Ai ragazzi comaschi
diamo una prospettiva

Como vuole essere una città per giovani o per vecchi? Farsi questa domanda davanti alla nuova ondata di scritte sui muri del centro storico può sembrare esagerato. Ma va posta e forse se la dovrebbero porre anche gli aspiranti candidati alle prossime elezioni amministrative, che mai in passato sono stati così numerosi. Se il proliferare di liste può essere sintomo di un malessere della città, in parte lo è anche l'escalation di scarabocchi sui muri del centro storico (in altra parte è pura maleducazione).
E allora cerchiamo di non svicolare più davanti alla domanda iniziale, che, detto per inciso, è una citazione, "rubata" a un uomo che da giovane ha avuto la fortuna di incontrare un adulto (un suo professore della Magistri cumacini) che gli ha fatto scoprire un grande talento positivo, quello per la Scienza, e da adulto ha restituito ai giovani molto di più, fondando l'università di Como. Si tratta di Giulio Casati, che non a caso da trent'anni spinge, per ora invano, affinché la città metta a disposizione degli universitari un luogo dove possano essere comunità, e non semplici studenti, ovvero il campus. Altrettanto non a caso, nelle ultime settimane gli studenti dell'ateneo si sono mobilitati perché Como onori con la massima benemerenza civica la memoria di un altro docente, Giorgio Luraschi, che si è distinto nella massa dei "grandi" (nel suo caso non solo di età) per aver fatto qualcosa di molto concreto per loro: ha contribuito a conquistare ai giovani lo spazio più straordinario che attualmente hanno a disposizione in questa città, il chiostro di Sant'Abbondio.

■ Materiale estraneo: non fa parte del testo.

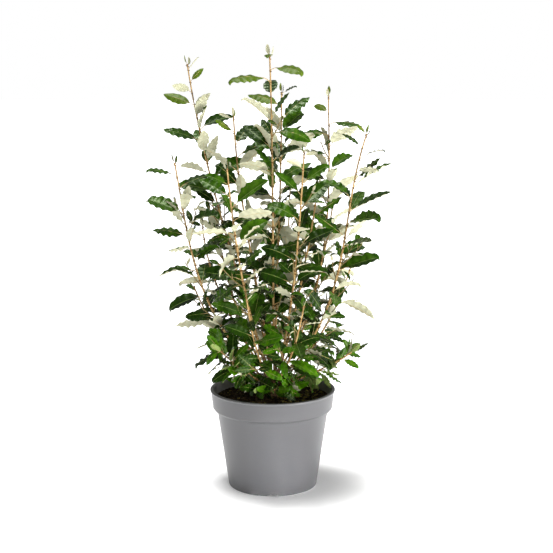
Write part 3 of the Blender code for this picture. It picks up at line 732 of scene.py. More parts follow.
# Soil
@dataclass(frozen=True)
class Strewn:
    """Small lumps of one kind that lie on the soil, some of them drawn to its right front."""

    name: str
    finish: Finish
    count: int
    size: Span
    flatness: float
    length: float
    seed: int
    drawn_right: float


STREWN = (
    Strewn("soil_crumbs", SOIL_CRUMB, 620, (0.0010, 0.0032), 0.7, 1.3, 1, 0.0),
    Strewn("moss_flecks", MOSS, 300, (0.0012, 0.0036), 0.45, 1.2, 2, 0.7),
    Strewn("soil_fibres", FIBRE, 90, (0.0004, 0.0009), 0.8, 9.0, 3, 0.1),
)


@dataclass
class Soil:
    """The potting soil: a low crumbly mound with lumps, fibres and flecks of moss."""

    pot: Pot
    edge_height: float = 0.1610
    clearance: float = 0.00033
    top_height: float = SOIL_TOP.z
    flat_radius: float = 0.018
    shoulder_share: float = 0.62
    rings: int = 44
    sides: int = 176
    roughness: float = 0.0022
    coarse_cells: float = 90.0
    fine_cells: float = 320.0
    sink: float = 0.35
    margin: float = 0.004
    right_front: Span = (-75.0, 25.0)
    tilt: float = 0.5
    knobs: float = 0.22

    def edge(self) -> float:
        """Radius of the soil at the pot's wall."""
        return self.pot.inner_radius(self.edge_height) - self.clearance

    def surface_height(self, radius: float) -> float:
        """Height of the smooth mound at a distance from the axis."""
        share = max(0.0, radius - self.flat_radius) / (self.edge() - self.flat_radius)
        return self.top_height + (self.edge_height - self.top_height) * share

    def surface(self) -> Profile:
        """Outline of the mound, as the solid has it.

        Returns:
            The (radius, height) points.
        """
        rise = self.top_height - self.edge_height
        shoulder = (self.edge() * self.shoulder_share, self.edge_height + rise * self.shoulder_share)
        middle = [(0.0, self.top_height), (self.flat_radius, self.top_height)]
        return middle + [shoulder, (self.edge(), self.edge_height)]

    def build(self) -> None:
        """Models the mound and what lies on it."""
        heights = (self.pot.floor + GAP, self.pot.band_foot_height)
        outline = [(self.pot.inner_radius(height) - self.clearance, height) for height in heights]
        for index in range(self.rings + 1):
            reach = self.edge() * (1.0 - index / (self.rings + 1.0))
            outline.append((reach, self.surface_height(reach)))
        mound = raised_rings("potting_soil", outline, self.sides, poked=True)
        self.roughen(mound)
        dress(mound, [SOIL_DARK], 60.0, ["soil"])
        for kind in STREWN:
            dress(self.scatter(kind), [kind.finish], 50.0)

    def roughen(self, mound: bpy.types.Object) -> None:
        """Raises and sinks the surface into crumbs, within the mound's height.

        Args:
            mound: The mound.
        """
        for vertex in mound.data.vertices:
            if vertex.co.z < self.edge_height - 0.001:
                continue
            coarse = noise.noise(vertex.co * self.coarse_cells)
            fine = noise.noise(vertex.co * self.fine_cells)
            settled = min(1.0, (self.edge() - math.hypot(vertex.co.x, vertex.co.y)) / self.margin)
            vertex.co.z += self.roughness * (0.6 * coarse + 0.4 * fine - self.sink) * settled

    def scatter(self, kind: Strewn) -> bpy.types.Object:
        """Scatters small lumps over the soil.

        Args:
            kind: What they are.

        Returns:
            The piece.
        """
        take_up()
        bpy.ops.mesh.primitive_ico_sphere_add(subdivisions=2, radius=1.0)
        pattern = take_pattern(name_piece("crumb"))
        chance = random.Random(f"{SEED} soil {kind.seed}")
        copies = Copies()
        for _ in range(kind.count):
            reach = (self.edge() - self.margin) * math.sqrt(chance.uniform(0.01, 1.0))
            azimuth = chance.uniform(0.0, FULL_TURN)
            if chance.random() < kind.drawn_right:
                azimuth = chance.uniform(*self.right_front)
            radius = between(kind.size, chance.random() ** 2.0)
            shape = Matrix.Rotation(chance.uniform(0.0, math.tau), 3, "Z")
            tilt = Matrix.Rotation(chance.uniform(-self.tilt, self.tilt), 3, "X")
            drawn = Matrix.Diagonal((radius * kind.length, radius, radius * kind.flatness))
            waves = np.sin(pattern[0] * chance.uniform(2.0, 4.0) + chance.uniform(0.0, 6.0))
            place = outward(azimuth) * reach
            sunk = self.roughness * self.sink - radius * kind.flatness * self.sink
            place.z = self.surface_height(reach) - sunk
            corners = pattern[0] * (1.0 + self.knobs * waves)
            copies.add(corners @ np.array(shape @ tilt @ drawn).T + np.array(place), pattern)
        return copies.piece(kind.name)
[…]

Negli stessi anni in cui Luraschi e l'allora sindaco Alberto Botta, anch'egli scomparso di recente e rimpianto da molti, si battevano per il recupero del chiostro, lo stesso Botta si trovò ad affrontare l'allora nascente fenomeno del graffitismo. Da uomo attento ai giovani si rese disponibile a incontrare alcuni writer e affidò loro dei muri (in Ticosa e nei sottopassi) dove esprimere legalmente e in modo più artistico la propria creatività. Ma fu sordo rispetto alle richieste di aprire un centro di aggregazione. O meglio, di ri-aprire degli spazi creativi che c'erano già stati fino al 1998: quell'anno, infatti, chiusero il circolo Arci "Box 202" di piazza Roma e la ludoteca "Inn of the last home" di via Volta. Botta, uomo di sport, disse che per ritrovarsi c'erano la Canottieri e gli altri circoli sportivi della zona stadio. Ma non bastavano e non bastano.

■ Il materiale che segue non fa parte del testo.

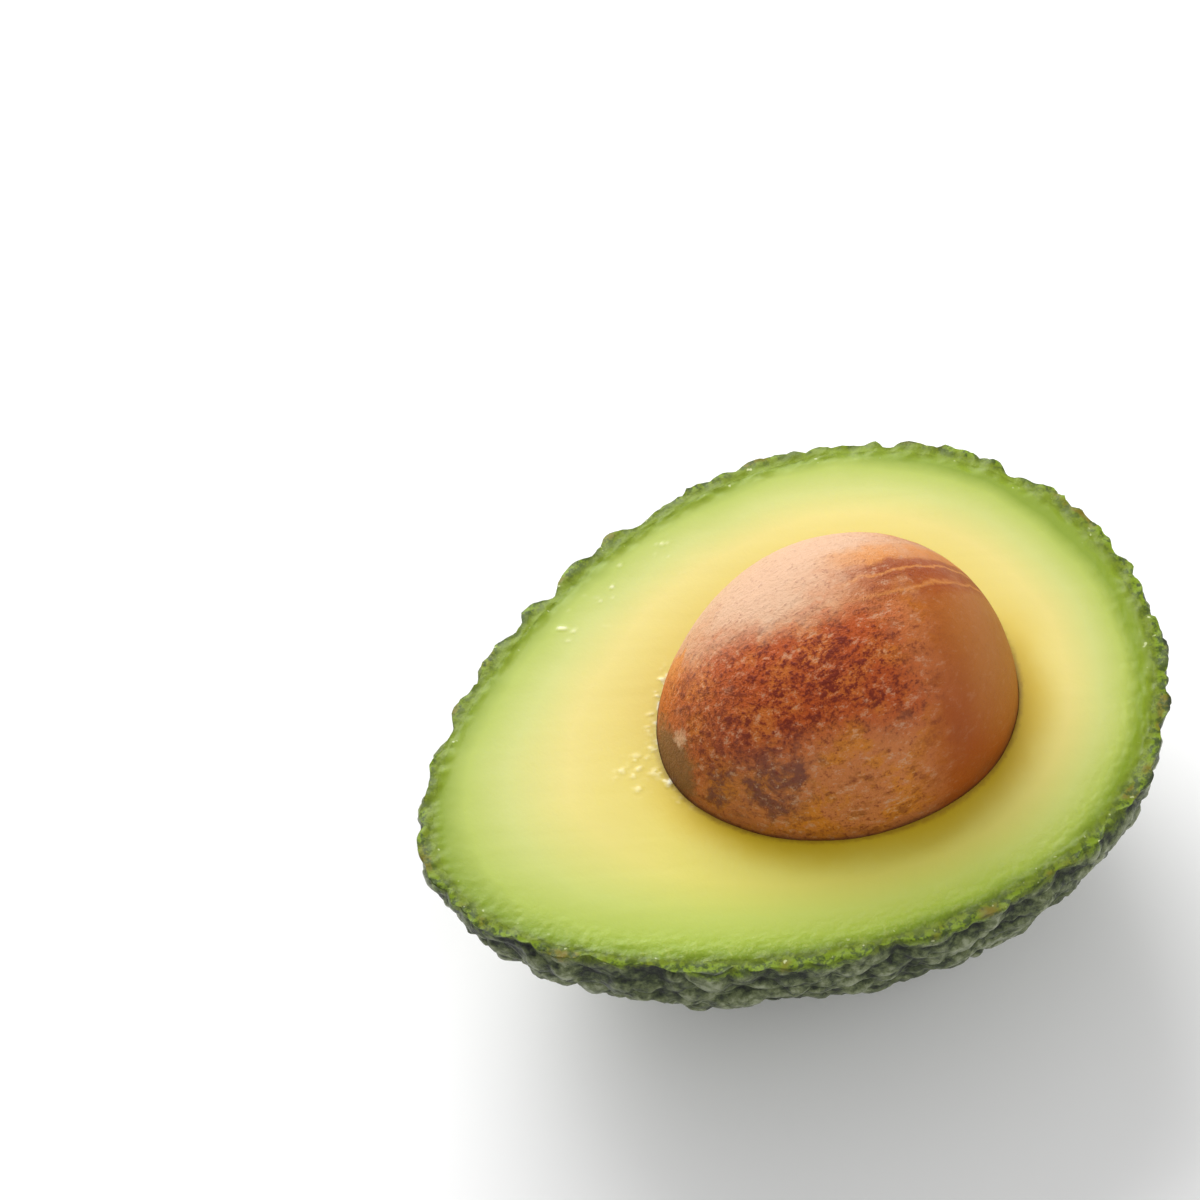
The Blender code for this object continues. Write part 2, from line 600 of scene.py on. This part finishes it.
def bumped(place, height, depth):
    """A normal that is roughened by a height from 0 to 1, as if it were depth metres high."""
    return place.make(
        "ShaderNodeBump", None, {"Strength": 1.0, "Distance": depth, "Height": height}
    )


def wear(piece, material):
    """Gives a piece this material and no other."""
    piece.data.materials.clear()
    piece.data.materials.append(material)


# %% Colour of the cut near the peel
YOUNG_GREEN = tint(167, 181, 78)
LEAF_GREEN = tint(124, 146, 14)
RIM_GREEN = tint(102, 118, 2)
GROOVE_GREEN = tint(60, 78, 2)
LIME = tint(116, 140, 2)
OLIVE = tint(62, 80, 4)
PEEL_BROWN = tint(112, 88, 12)
TORN_WHITE = tint(206, 214, 158)
PEEL_DARK = tint(40, 50, 22)

RIM_WANDER = 2.4 * MM  # how far the borders between the greens stray
RIM_SHIFT = 0.1 * MM
FAR_SIDE_SHIFT = 0.8 * MM  # how much further out the greens start on the far side
FLECK_SIZE = 0.9 * MM


def far_side(place):
    """0 on the near side of the cut and 1 on the far side, where the green band is narrower."""
    return place.split()[1].ramp(-20 * MM, 25 * MM)


def rim_colour(place, outward, flesh_colour):
    """The cut near the peel. outward is metres from the peel's inner face, and negative in the flesh."""
    wander = place.noise(2.8 * MM, detail=4.0, roughness=0.6, shift=1.0) - 0.5
    reach = outward + wander * RIM_WANDER - RIM_SHIFT - far_side(place) * FAR_SIDE_SHIFT
    spots = place.noise(FLECK_SIZE, detail=3.0, roughness=0.65, shift=5.0)
    warm = place.noise(6 * MM, detail=3.0, shift=9.0)
    flecks = place.noise(FLECK_SIZE, detail=1.0, shift=11.0)
    band = blend_colours(place, LIME, OLIVE, spots.ramp(0.42, 0.6))
    band = band.mix(PEEL_BROWN, warm.ramp(0.5, 0.62) * spots.ramp(0.66, 0.4) * 0.8)
    colour = blend_colours(place, flesh_colour, RIM_GREEN, reach.ramp(-1.8 * MM, 0.4 * MM) * 0.7)
    colour = colour.mix(GROOVE_GREEN, reach.ramp(-0.9 * MM, 0.4 * MM) * spots.ramp(0.42, 0.58) * 0.65)
    colour = colour.mix(band, reach.ramp(0.3 * MM, 0.8 * MM))
    near_peel = outward.ramp(-1.6 * MM, -0.2 * MM)
    colour = colour.mix(TORN_WHITE, flecks.ramp(0.7, 0.77) * near_peel * 0.7)
    return colour.mix(PEEL_DARK, reach.ramp(1.5 * MM, 2.1 * MM))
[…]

Ci vuole innanzi tutto il coraggio di rispondere con convinzione alla domanda di Casati che "sì, Como, se vuole avere un futuro all'altezza del suo passato, deve essere una città (anche e soprattutto) per i giovani". E bisogna ricordarsene nelle scelte che contano, a partire dai bilanci comunali e dal piano regolatore. Una città che pensa ai suoi figli, non dovrebbe più tergiversare, tanto per fare due esempi eclatanti, sul campus e sul centro polifunzionale che Conservatorio e Politecnico hanno proposto da tempo per il Politeama.
Le "grandi opere" a favore dei ragazzi andrebbero integrate con quello che già c'è e che si potrebbe ulteriormente potenziare (dall'utilizzo pomeridiano delle scuole per attività creative, alle sale prove del San Martino, passando per il centro di produzione audiovideo del liceo Volta). Quando si parla di superassessori (e vale anche per i superministri) si pensa sempre a deleghe come bilancio e lavori pubblici, ma, se il prossimo sindaco vorrà davvero rilanciare Como e invertire la tendenza decadente degli ultimi lustri, farebbe bene a mettere nelle mani a una persona sola, e in gamba, scuola, università e politiche giovanili.